OFA: A Framework of Initializing Unseen Subword Embeddings for Efficient Large-scale Multilingual Continued Pretraining
Yihong Liu, Peiqin Lin, Mingyang Wang, Hinrich Schütze
TL;DR
OFA addresses the high resource cost of expanding vocabularies in multilingual language models by initializing unseen subword embeddings through a factorized, crosslingual embedding space and leveraging external multilingual word vectors. It replaces the full embedding matrix with two smaller matrices and a shared primitive basis, enabling efficient multilingual continued pretraining with fewer parameters while accelerating convergence. Empirical results on RoBERTa and XLM-R source models across five downstream tasks show OFA matches or exceeds baselines with reduced carbon footprints, often performing best at moderate latent dimensions. The work demonstrates strong crosslingual transfer, environmental benefits, and broad applicability to encoder-based architectures, with code and models publicly available.
Abstract
Instead of pretraining multilingual language models from scratch, a more efficient method is to adapt existing pretrained language models (PLMs) to new languages via vocabulary extension and continued pretraining. However, this method usually randomly initializes the embeddings of new subwords and introduces substantially more embedding parameters to the model, thus weakening the efficiency.
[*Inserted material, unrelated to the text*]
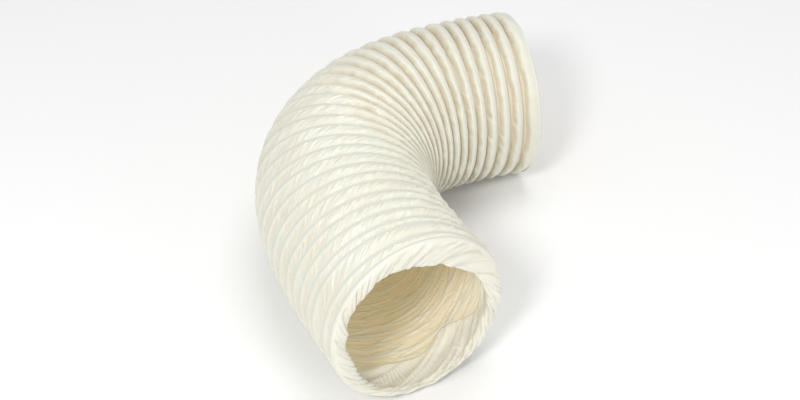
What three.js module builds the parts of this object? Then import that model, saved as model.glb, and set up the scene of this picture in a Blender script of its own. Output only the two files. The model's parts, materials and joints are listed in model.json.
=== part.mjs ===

To address these issues, we propose a novel framework: $\textbf{O}$ne $\textbf{F}$or $\textbf{A}$ll ($\textbf{OFA}$), which wisely initializes the embeddings of unseen subwords and thus can adapt a PLM to multiple languages efficiently and effectively. OFA takes advantage of external well-aligned multilingual static word vectors and injects the alignment knowledge into the subword embeddings. In addition, OFA applies matrix factorization and replaces the cumbersome embeddings with two lower-dimensional matrices, which largely reduces the number of parameters. We show OFA accelerates the convergence of continued pretraining, which is environmentally friendly as much fewer carbon footprints are generated. Through extensive experiments, we demonstrate OFA can achieve competitive or better performance than default continued pretraining baselines on a wide range of crosslingual downstream tasks. We make our code and models publicly available.